Tromp van Diggelen, friends and acquaintances
I have been asked to talk about my father. Hendrik Cornelis Tromp van Diggelen was publicly
known as Tromp, but his personal name was ‘Cottie’, the diminutive of Cornelis Tromp.
Tromp was born on 5 December 1885 in Dewetsdorp, son of Landdrost Fanie de Beer’s petite
daughter, Meta. He weighed 12,5 lbs and Fanie was pleased as he was well over 300 lbs and was
reputed to be the strongest man in the Free State Republic. However, Tromp only grew to a
relatively modest weight of 185 lbs, a light-heavy weight.
In 1902, Tromp was in London for his first wrestling match. The posters said: “Mr Ted
Scholfield aspirant for the British Middleweight Wrestling Title will defend scientific wrestling
methods against Mr. Tromp van Diggelen, the youthful prodigy from South Africa.”

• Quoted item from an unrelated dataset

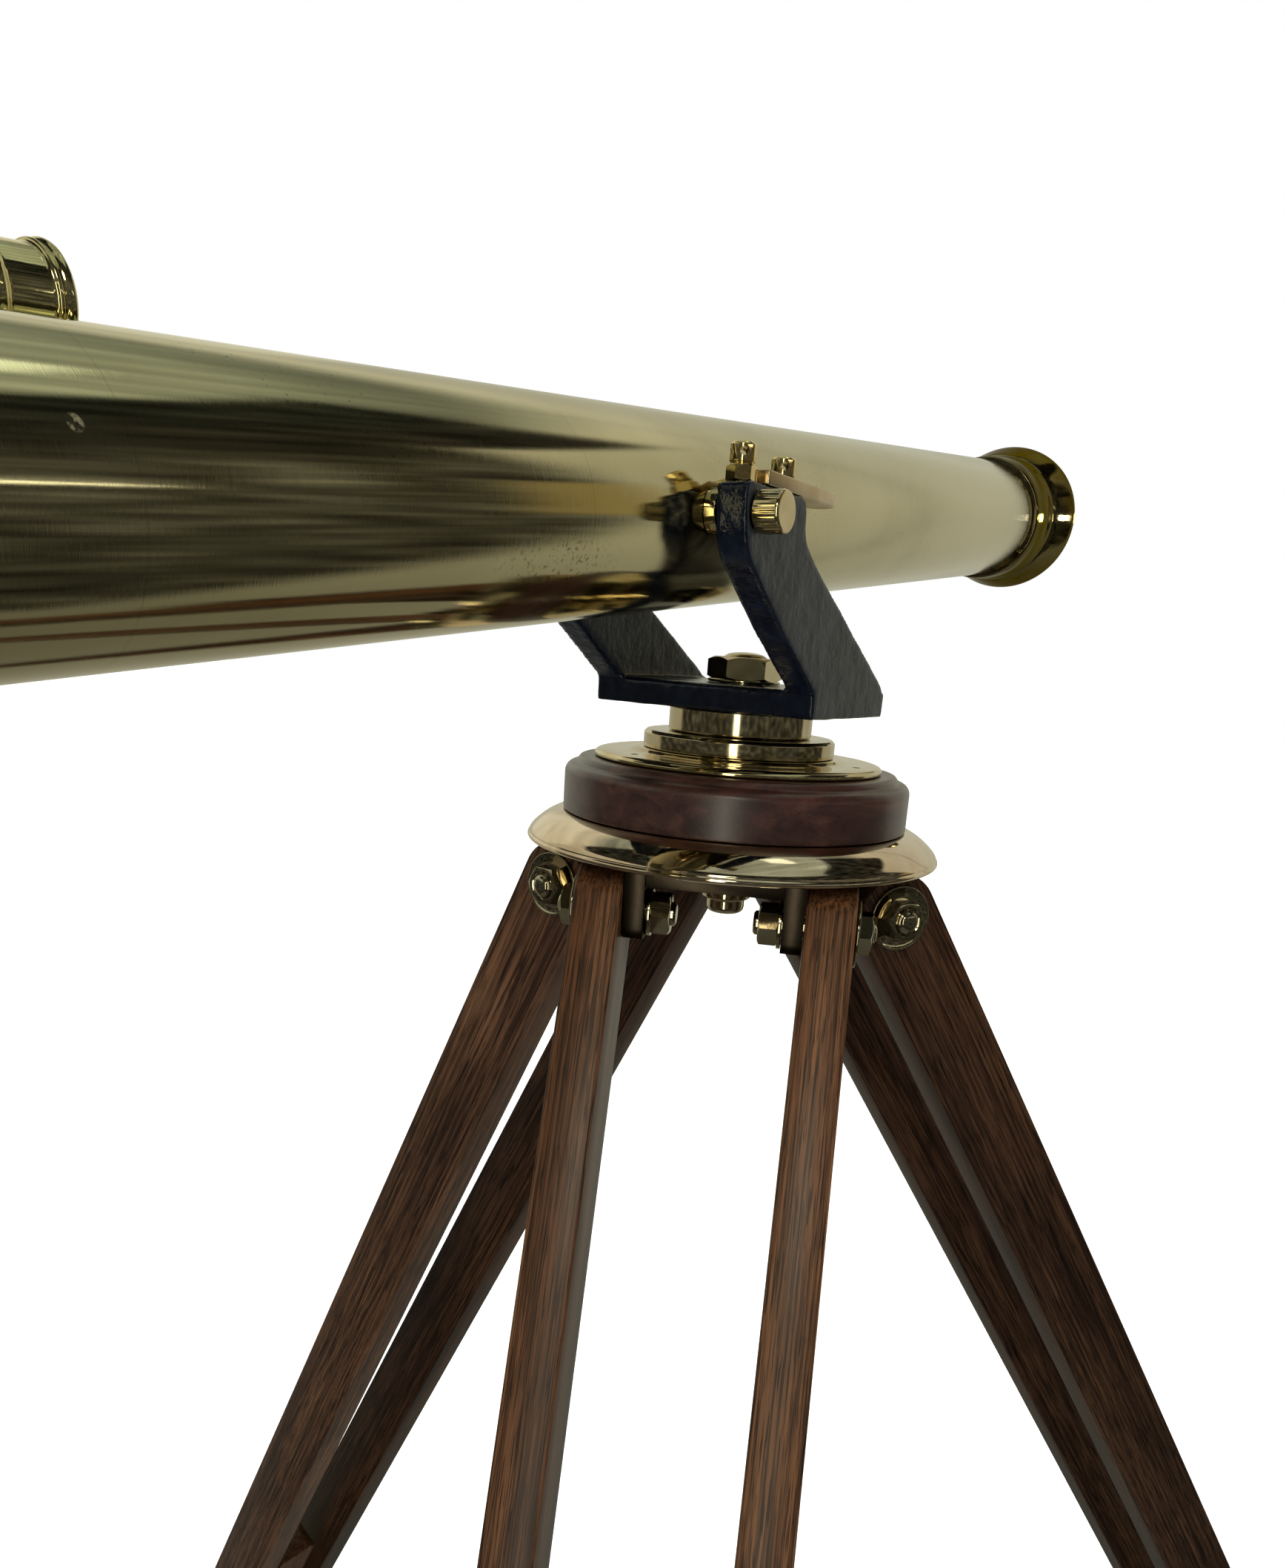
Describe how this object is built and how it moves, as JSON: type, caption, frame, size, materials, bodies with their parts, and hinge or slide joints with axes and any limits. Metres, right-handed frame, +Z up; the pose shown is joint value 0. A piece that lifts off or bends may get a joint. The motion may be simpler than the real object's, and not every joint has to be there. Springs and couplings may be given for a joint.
{
  "type": "telescope on a tripod",
  "caption": "Brass refracting telescope with finder, rack focuser, iron yoke and turning head on a three-legged wooden stand with sliding leg ends.",
  "frame": {"origin": "middle of the footprint at floor level", "axes": "+Z up, +X horizontally towards the objective, +Y towards the side that carries the finder"},
  "size_m": [1.4882, 1.2102, 1.4943],
  "materials": {
    "lacquered_brass": "aged, finely brushed and lacquered",
    "polished_brass": "polished",
    "rack_brass": "cut teeth, plain",
    "black_iron": "satin black paint, worn at the edges",
    "stained_wood": "dark stain, satin varnish",
    "dark_stained_wood": "dark red-brown stain, gloss varnish",
    "optical_glass": "polished"
  },
  "bodies": {
    "head": {"leg_flange": "polished_brass", "head_disc": "dark_stained_wood", "head_plate": "polished_brass", "azimuth_ring_lower": "polished_brass", "pivot_bolt": "polished_brass", "pivot_nut": "polished_brass", "lug_spider": "polished_brass", "hinge_bolt_front_a": "polished_brass", "hinge_bolt_front_b": "polished_brass", "hinge_bolt_right_a": "polished_brass", "hinge_bolt_right_b": "polished_brass", "hinge_bolt_left_a": "polished_brass", "hinge_bolt_left_b": "polished_brass"},
    "yoke_body": {"yoke": "black_iron", "azimuth_ring_upper": "polished_brass", "keeper_bar_near": "polished_brass", "keeper_bar_far": "polished_brass"},
    "tube": {"main_tube": "lacquered_brass", "objective_cell": "polished_brass", "objective_crown_lens": "optical_glass", "objective_flint_lens": "optical_glass", "tail_collar": "polished_brass", "trunnion_near": "polished_brass", "trunnion_far": "polished_brass", "focuser_body": "polished_brass", "finder_tube": "lacquered_brass", "finder_objective_cell": "polished_brass", "finder_objective_lens": "optical_glass", "finder_bracket_front": "polished_brass", "finder_bracket_rear": "polished_brass"},
    "draw": {"draw_tube": "lacquered_brass", "focus_rack": "rack_brass"},
    "pinion": {"focus_pinion": "polished_brass", "focus_knob": "polished_brass"},
    "eyepiece": {"eyepiece_barrel": "polished_brass", "eyepiece_field_lens": "optical_glass", "eyepiece_eye_lens": "optical_glass"},
    "finder_ocular": {"finder_eyepiece": "polished_brass"},
    "leg_front": {"leg_bar_front_a": "stained_wood", "leg_bar_front_b": "stained_wood", "leg_clamp_front": "polished_brass"},
    "slider_front": {"leg_slider_front": "stained_wood", "leg_foot_front": "polished_brass"},
    "thumb_screw_front": {"clamp_knob_front": "polished_brass"},
    "leg_right": {"leg_bar_right_a": "stained_wood", "leg_bar_right_b": "stained_wood", "leg_clamp_right": "polished_brass"},
    "slider_right": {"leg_slider_right": "stained_wood", "leg_foot_right": "polished_brass"},
    "thumb_screw_right": {"clamp_knob_right": "polished_brass"},
    "leg_left": {"leg_bar_left_a": "stained_wood", "leg_bar_left_b": "stained_wood", "leg_clamp_left": "polished_brass"},
    "slider_left": {"leg_slider_left": "stained_wood", "leg_foot_left": "polished_brass"},
    "thumb_screw_left": {"clamp_knob_left": "polished_brass"},
    "screw_near_rear": {"clamp_screw_near_rear": "polished_brass"},
    "screw_near_front": {"clamp_screw_near_front": "polished_brass"},
    "screw_far_rear": {"clamp_screw_far_rear": "polished_brass"},
    "screw_far_front": {"clamp_screw_far_front": "polished_brass"}
  },
  "joints": [
    {"name": "azimuth", "type": "hinge", "parent": "head", "child": "yoke_body", "pos_m": [0.02557, -0.08243, 1.292], "axis": [0, 0, 1], "continuous": true},
    {"name": "altitude", "type": "hinge", "parent": "yoke_body", "child": "tube", "pos_m": [-0.09043, -0.08243, 1.3756], "axis": [0, -1, 0], "range_deg": [-9.5, 55]},
    {"name": "focus", "type": "slide", "parent": "tube", "child": "draw", "axis": [0.993, 0, 0.1184], "range_m": [-0.03, 0.03]},
    {"name": "focus_pinion_turn", "type": "hinge", "parent": "tube", "child": "pinion", "pos_m": [-0.59027, -0.08243, 1.28538], "axis": [0, 1, 0], "range_deg": [-290, 290]},
    {"name": "eyepiece_pull", "type": "slide", "parent": "draw", "child": "eyepiece", "axis": [-0.993, 0, -0.1184], "range_m": [0, 0.015]},
    {"name": "finder_focus", "type": "slide", "parent": "tube", "child": "finder_ocular", "axis": [-0.993, 0, -0.1184], "range_m": [-0.006, 0.008]},
    {"name": "leg_front_hinge", "type": "hinge", "parent": "head", "child": "leg_front", "pos_m": [-0.03536, -0.10982, 1.1929], "axis": [-0.4099, 0.9121, 0], "range_deg": [-28.4, 0]},
    {"name": "leg_front_slide", "type": "slide", "parent": "leg_front", "child": "slider_front", "axis": [-0.4338, -0.195, -0.8796], "range_m": [-0.29, 0.08]},
    {"name": "clamp_knob_front_turn", "type": "hinge", "parent": "leg_front", "child": "thumb_screw_front", "pos_m": [-0.43795, -0.29075, 0.37659], "axis": [-0.8023, -0.3606, 0.4756], "range_deg": [0, 360]},
    {"name": "leg_right_hinge", "type": "hinge", "parent": "head", "child": "leg_right", "pos_m": [0.07975, -0.12151, 1.1929], "axis": [-0.585, -0.8111, 0], "range_deg": [-33.7, 0]},
    {"name": "leg_right_slide", "type": "slide", "parent": "leg_right", "child": "slider_right", "axis": [0.45, -0.3246, -0.832], "range_m": [-0.35, 0]},
    {"name": "clamp_knob_right_turn", "type": "hinge", "parent": "leg_right", "child": "thumb_screw_right", "pos_m": [0.49736, -0.4227, 0.42085], "axis": [0.6748, -0.4867, 0.5548], "range_deg": [0, 360]},
    {"name": "leg_left_hinge", "type": "hinge", "parent": "head", "child": "leg_left", "pos_m": [0.03232, -0.01598, 1.1929], "axis": [0.9949, -0.1011, 0], "range_deg": [-26.9, 0]},
    {"name": "leg_left_slide", "type": "slide", "parent": "leg_left", "child": "slider_left", "axis": [0.0457, 0.4501, -0.8918], "range_m": [-0.27, 0.09]},
    {"name": "clamp_knob_left_turn", "type": "hinge", "parent": "leg_left", "child": "thumb_screw_left", "pos_m": [0.07475, 0.40173, 0.36531], "axis": [0.0901, 0.8872, 0.4524], "range_deg": [0, 360]},
    {"name": "clamp_screw_near_rear_turn", "type": "hinge", "parent": "yoke_body", "child": "screw_near_rear", "pos_m": [-0.09143, -0.13563, 1.3965], "axis": [0, 0, 1], "range_deg": [0, 360]},
    {"name": "clamp_screw_near_front_turn", "type": "hinge", "parent": "yoke_body", "child": "screw_near_front", "pos_m": [-0.05543, -0.13563, 1.3965], "axis": [0, 0, 1], "range_deg": [0, 360]},
    {"name": "clamp_screw_far_rear_turn", "type": "hinge", "parent": "yoke_body", "child": "screw_far_rear", "pos_m": [-0.09143, -0.02923, 1.3965], "axis": [0, 0, 1], "range_deg": [0, 360]},
    {"name": "clamp_screw_far_front_turn", "type": "hinge", "parent": "yoke_body", "child": "screw_far_front", "pos_m": [-0.05543, -0.02923, 1.3965], "axis": [0, 0, 1], "range_deg": [0, 360]}
  ],
  "couplings": [
    {"joint": "focus_pinion_turn", "follows": "focus", "rad_per_m": 166.67}
  ]
}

Tromp won and went on to win over 100 amateur matches in Europe and England, and more
victories were to come in South Africa and Rhodesia. Fifty years later when I asked Dad for
some wrestling tuition he said slightly sadly, “Maarten I have long since forgotten what I knew,
and anyhow it was largely brute force.”
However, when he was a teenage prodigy the reports were different. The German ‘Sports
Newspaper’ in 1904 said: “Young Tromp van Diggelen is startingly swift and enormously
strong, he remains undefeated amongst the amateurs .... He will become as famous as an amateur
as Hackenschmidt is as a professional.”